Stopping the flow of arms and related materials, including aviation fuel, to the military junta is all the more urgent given the junta’s increasing use of airstrikes as a reaction to its losing control of more territory and even important towns, as seen in recent days in northern Shan State.

The local research group, Nyan Lynn Thit Analytica has documented 272 airstrikes by the junta between May and August of this year, killing 163 citizens. The UN High Commissioner for Human Rights, Volker Türk, recently told the UN Human Rights Council that “Each day, the people of Myanmar are enduring horrifying attacks, flagrant human rights violations and the crumbling of their livelihoods and hopes.”

But, with the dry season about to begin, a build-up of troops in Karenni State, and an inevitable reaction to recent losses in Shan State, the junta will inflict more aerial assaults, more atrocity crimes, and the humanitarian crisis will surely become more catastrophic.

Progressive Voice believes that at the same time as reducing the junta’s ability to kill and displace the people of Myanmar, UN Member States and agencies must take measures to ensure the effective delivery of humanitarian aid.

This involves recognising the vital role and capacity to deliver assistance of frontline civil society and community-based humanitarian service providers who have the trust of local communities and access to populations who are most in need.

However, recognition should just be a first step, and decision-making on the programming and implementation of the delivery of aid must be in the hands of such local humanitarian, cross-border actors.

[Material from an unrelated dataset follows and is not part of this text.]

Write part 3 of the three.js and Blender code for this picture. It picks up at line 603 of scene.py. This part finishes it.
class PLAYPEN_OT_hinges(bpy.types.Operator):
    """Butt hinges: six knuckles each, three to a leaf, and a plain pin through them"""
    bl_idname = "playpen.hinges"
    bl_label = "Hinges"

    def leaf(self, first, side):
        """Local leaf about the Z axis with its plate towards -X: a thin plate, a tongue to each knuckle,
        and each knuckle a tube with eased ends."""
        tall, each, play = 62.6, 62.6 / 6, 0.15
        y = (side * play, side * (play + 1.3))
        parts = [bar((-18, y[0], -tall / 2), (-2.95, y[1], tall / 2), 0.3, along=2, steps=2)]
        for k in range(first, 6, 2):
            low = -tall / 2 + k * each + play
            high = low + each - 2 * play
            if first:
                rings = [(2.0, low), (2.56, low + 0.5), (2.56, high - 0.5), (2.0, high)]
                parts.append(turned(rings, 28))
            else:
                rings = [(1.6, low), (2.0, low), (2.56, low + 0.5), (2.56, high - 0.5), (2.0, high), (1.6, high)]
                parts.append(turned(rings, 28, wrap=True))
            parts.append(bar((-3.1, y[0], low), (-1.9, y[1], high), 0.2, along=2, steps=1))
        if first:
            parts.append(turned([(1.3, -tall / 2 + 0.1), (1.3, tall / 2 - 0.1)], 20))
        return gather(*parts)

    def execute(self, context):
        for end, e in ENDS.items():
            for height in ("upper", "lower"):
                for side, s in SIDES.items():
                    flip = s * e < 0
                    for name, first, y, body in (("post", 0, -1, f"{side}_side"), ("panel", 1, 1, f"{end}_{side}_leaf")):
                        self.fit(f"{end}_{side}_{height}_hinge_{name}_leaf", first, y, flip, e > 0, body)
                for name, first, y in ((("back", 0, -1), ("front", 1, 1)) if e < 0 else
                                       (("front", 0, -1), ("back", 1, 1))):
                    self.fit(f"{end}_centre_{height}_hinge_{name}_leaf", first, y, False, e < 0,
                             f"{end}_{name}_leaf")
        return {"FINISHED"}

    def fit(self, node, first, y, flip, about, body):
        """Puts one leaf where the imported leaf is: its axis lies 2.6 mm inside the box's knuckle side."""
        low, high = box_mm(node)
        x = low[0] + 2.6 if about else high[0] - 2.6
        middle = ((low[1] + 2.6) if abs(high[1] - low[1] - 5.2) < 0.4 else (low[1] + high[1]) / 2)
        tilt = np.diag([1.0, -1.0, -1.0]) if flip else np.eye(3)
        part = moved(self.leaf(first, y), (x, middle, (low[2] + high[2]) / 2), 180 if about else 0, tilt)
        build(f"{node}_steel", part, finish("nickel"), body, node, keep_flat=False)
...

In tandem with the above measures, the UNGA must take measures to pursue justice and accountability under international law for the atrocity crimes committed by the military junta.

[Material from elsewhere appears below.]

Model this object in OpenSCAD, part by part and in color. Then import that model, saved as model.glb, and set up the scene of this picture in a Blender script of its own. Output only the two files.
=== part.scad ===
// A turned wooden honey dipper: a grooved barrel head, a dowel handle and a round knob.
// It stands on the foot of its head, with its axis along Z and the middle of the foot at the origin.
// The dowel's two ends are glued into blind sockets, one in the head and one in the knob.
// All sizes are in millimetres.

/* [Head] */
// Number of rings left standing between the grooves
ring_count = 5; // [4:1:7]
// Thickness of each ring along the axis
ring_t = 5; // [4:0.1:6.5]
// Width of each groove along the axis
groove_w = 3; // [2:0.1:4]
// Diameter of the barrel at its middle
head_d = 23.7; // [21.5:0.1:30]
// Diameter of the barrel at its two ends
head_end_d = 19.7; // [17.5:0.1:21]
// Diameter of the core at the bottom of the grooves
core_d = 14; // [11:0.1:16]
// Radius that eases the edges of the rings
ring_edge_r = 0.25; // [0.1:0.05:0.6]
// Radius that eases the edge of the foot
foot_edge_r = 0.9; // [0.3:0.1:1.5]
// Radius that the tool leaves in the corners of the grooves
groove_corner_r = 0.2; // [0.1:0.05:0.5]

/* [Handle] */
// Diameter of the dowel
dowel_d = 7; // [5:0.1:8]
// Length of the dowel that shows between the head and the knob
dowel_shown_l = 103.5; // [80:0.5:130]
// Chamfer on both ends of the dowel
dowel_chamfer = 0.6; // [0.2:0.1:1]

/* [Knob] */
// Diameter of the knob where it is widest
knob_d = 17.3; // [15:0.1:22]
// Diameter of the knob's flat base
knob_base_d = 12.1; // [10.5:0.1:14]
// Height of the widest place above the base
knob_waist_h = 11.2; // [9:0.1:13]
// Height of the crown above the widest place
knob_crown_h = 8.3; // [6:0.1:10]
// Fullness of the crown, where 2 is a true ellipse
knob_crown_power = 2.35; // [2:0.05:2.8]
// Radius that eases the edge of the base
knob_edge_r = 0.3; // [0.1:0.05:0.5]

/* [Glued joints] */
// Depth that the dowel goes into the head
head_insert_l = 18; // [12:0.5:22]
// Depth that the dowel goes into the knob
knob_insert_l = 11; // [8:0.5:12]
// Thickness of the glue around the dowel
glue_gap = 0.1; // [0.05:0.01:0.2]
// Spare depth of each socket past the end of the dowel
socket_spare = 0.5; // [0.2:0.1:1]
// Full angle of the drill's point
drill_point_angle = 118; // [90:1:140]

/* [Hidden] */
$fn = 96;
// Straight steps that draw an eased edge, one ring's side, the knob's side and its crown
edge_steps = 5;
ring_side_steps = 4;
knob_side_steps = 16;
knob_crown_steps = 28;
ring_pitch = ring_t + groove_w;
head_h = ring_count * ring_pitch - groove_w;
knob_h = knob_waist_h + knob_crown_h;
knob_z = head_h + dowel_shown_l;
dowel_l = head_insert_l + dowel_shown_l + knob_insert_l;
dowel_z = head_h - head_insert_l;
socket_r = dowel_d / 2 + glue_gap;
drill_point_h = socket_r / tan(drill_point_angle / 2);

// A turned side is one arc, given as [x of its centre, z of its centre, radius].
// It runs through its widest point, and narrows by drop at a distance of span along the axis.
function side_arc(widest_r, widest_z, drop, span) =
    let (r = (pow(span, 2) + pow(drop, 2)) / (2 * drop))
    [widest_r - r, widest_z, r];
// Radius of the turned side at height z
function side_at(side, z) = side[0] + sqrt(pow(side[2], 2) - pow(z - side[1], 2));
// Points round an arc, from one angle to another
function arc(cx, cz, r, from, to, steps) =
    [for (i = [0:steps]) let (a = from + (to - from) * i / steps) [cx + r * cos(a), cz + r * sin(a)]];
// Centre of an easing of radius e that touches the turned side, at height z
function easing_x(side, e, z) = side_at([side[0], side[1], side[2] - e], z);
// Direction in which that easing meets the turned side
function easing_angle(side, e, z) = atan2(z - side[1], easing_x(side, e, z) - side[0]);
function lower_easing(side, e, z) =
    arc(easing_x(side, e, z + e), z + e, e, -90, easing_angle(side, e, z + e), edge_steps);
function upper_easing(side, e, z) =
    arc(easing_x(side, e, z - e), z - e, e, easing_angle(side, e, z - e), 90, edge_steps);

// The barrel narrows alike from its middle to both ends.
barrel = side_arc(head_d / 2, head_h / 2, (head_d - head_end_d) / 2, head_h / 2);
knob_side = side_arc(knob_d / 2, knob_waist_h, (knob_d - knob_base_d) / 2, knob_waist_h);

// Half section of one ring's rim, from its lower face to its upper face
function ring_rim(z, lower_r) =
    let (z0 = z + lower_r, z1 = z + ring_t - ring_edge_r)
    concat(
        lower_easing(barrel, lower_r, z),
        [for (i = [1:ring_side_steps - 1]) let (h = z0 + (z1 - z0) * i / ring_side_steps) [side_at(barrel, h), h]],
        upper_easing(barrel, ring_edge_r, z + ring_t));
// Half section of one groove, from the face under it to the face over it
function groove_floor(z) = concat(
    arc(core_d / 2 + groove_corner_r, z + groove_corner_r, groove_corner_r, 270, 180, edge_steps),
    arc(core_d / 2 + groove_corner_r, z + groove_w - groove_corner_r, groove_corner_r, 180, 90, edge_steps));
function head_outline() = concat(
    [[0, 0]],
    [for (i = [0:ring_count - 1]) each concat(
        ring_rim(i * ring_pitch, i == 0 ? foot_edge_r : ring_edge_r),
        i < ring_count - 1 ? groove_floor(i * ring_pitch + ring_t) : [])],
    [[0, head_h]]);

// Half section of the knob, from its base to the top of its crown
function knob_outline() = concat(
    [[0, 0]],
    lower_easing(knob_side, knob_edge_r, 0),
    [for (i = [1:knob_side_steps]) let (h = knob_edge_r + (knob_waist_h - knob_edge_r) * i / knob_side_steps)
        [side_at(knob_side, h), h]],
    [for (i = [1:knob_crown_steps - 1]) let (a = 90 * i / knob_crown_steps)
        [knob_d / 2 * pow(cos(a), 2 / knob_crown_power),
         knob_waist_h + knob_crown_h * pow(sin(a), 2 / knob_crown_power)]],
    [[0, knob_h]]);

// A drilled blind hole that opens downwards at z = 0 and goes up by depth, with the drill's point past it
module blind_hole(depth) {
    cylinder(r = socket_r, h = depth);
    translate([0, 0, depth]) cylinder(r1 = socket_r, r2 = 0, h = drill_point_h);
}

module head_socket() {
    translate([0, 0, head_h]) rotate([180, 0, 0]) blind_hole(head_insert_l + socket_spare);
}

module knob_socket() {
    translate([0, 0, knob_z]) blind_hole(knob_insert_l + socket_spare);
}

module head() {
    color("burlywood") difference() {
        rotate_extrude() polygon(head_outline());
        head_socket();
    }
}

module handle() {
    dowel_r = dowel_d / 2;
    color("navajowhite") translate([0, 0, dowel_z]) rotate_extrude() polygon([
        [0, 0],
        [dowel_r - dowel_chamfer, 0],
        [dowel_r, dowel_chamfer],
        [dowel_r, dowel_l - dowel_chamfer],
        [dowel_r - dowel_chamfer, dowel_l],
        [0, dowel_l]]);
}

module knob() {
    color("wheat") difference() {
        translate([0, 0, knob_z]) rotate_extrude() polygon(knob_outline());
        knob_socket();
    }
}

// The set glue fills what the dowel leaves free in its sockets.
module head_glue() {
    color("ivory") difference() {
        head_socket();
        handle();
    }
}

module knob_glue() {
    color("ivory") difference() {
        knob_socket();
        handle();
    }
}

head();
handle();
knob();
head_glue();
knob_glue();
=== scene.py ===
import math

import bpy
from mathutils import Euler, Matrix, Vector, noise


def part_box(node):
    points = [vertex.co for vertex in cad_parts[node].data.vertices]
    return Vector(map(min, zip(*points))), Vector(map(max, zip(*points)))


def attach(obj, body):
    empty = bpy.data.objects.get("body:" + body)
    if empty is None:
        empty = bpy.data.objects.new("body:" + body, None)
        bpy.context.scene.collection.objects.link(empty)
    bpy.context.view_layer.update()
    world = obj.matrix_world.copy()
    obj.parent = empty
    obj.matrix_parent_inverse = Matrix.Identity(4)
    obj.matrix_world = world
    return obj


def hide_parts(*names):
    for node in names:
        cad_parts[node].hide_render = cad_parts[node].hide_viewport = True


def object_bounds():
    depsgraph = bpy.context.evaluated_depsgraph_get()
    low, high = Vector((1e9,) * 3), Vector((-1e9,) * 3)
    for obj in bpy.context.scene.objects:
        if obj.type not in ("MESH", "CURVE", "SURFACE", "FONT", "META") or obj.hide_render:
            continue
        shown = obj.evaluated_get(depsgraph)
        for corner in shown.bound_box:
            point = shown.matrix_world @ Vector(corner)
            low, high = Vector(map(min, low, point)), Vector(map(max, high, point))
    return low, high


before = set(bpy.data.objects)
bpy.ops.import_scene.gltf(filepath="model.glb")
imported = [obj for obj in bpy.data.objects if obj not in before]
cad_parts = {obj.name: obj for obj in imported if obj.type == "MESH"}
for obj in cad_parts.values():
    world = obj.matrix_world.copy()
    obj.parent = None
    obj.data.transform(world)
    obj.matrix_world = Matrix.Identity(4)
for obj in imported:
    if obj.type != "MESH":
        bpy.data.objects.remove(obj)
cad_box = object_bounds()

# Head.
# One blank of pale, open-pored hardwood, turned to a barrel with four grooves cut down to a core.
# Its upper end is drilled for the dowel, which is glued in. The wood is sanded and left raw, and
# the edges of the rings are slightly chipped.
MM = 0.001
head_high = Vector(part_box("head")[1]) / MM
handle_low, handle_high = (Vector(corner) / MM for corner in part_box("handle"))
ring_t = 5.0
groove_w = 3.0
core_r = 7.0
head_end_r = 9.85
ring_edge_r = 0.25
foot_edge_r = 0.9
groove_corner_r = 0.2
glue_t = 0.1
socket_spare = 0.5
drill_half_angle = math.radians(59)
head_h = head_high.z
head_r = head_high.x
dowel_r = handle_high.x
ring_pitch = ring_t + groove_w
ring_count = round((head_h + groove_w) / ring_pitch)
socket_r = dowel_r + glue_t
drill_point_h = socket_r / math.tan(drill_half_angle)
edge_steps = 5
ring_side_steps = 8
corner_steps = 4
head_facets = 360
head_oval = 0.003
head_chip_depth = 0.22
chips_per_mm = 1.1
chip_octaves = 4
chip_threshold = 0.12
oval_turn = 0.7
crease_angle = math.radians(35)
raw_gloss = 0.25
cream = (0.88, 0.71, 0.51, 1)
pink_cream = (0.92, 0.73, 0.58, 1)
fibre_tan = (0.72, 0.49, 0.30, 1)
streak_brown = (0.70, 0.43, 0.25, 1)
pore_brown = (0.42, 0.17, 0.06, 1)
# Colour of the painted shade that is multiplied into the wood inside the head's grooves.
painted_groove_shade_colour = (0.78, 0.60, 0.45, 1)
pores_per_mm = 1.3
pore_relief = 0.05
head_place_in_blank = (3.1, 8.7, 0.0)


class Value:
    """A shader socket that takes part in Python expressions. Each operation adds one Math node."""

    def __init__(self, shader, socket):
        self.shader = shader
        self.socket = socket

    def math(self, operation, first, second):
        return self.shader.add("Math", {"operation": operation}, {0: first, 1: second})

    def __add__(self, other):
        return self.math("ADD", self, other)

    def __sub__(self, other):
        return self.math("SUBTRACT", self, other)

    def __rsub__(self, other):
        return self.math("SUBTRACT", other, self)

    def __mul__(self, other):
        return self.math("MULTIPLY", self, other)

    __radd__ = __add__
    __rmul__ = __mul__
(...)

As a statement submitted to the UNGA by 440 Myanmar, regional, and international civil society organizations outlined, “The Myanmar military’s decades-long impunity, and thus its systematic and widespread violence, will continue to prevail – and thousands of lives will continue to be lost – unless and until the military faces prosecution and is held to account for its genocide, war crimes and crimes against humanity.”

Whether Rohingya, Karen, Bamar, Christian, Muslim, or Buddhist, justice and accountability for the Myanmar military’s crimes will serve to restore a semblance of peace and justice for the long-term recovery of the country. Thus, a UN Security Council resolution that includes a referral to the International Criminal Court or the establishment of an ad hoc tribunal, a global arms embargo, and targeted economic sanctions is vital.

Furthermore, Progressive Voice says if such a resolution is vetoed by China and/or Russia, both major suppliers of arms to the junta, then a UNGA resolution must be passed, as happened with Ukraine.

Lastly, UN Member States must stop lending legitimacy to the junta. Instead, they must publicly and substantively engage with the legitimate governance actors of Myanmar, including the National Unity Government (NUG), Ethnic Resistance Organisations, and other people’s administrative entities.

The people of Myanmar have had very little support from international institutions and actors. As the UNGA concludes, and with various crises throughout the world taking up their attention, the struggle of the people of Myanmar amid horrific violence at the hands of the military junta must not be neglected, according to Progressive Voice.

There are concrete actions that the UNGA can and must take to tear down the junta and to support the democratic vision of the Myanmar people.

Stopping the flow of arms and aviation fuel to the junta, ensuring humanitarian assistance goes through on-the-ground civil society actors via cross-border channels, and pursuing justice and accountability are three key actions that the people of Myanmar need the world to take.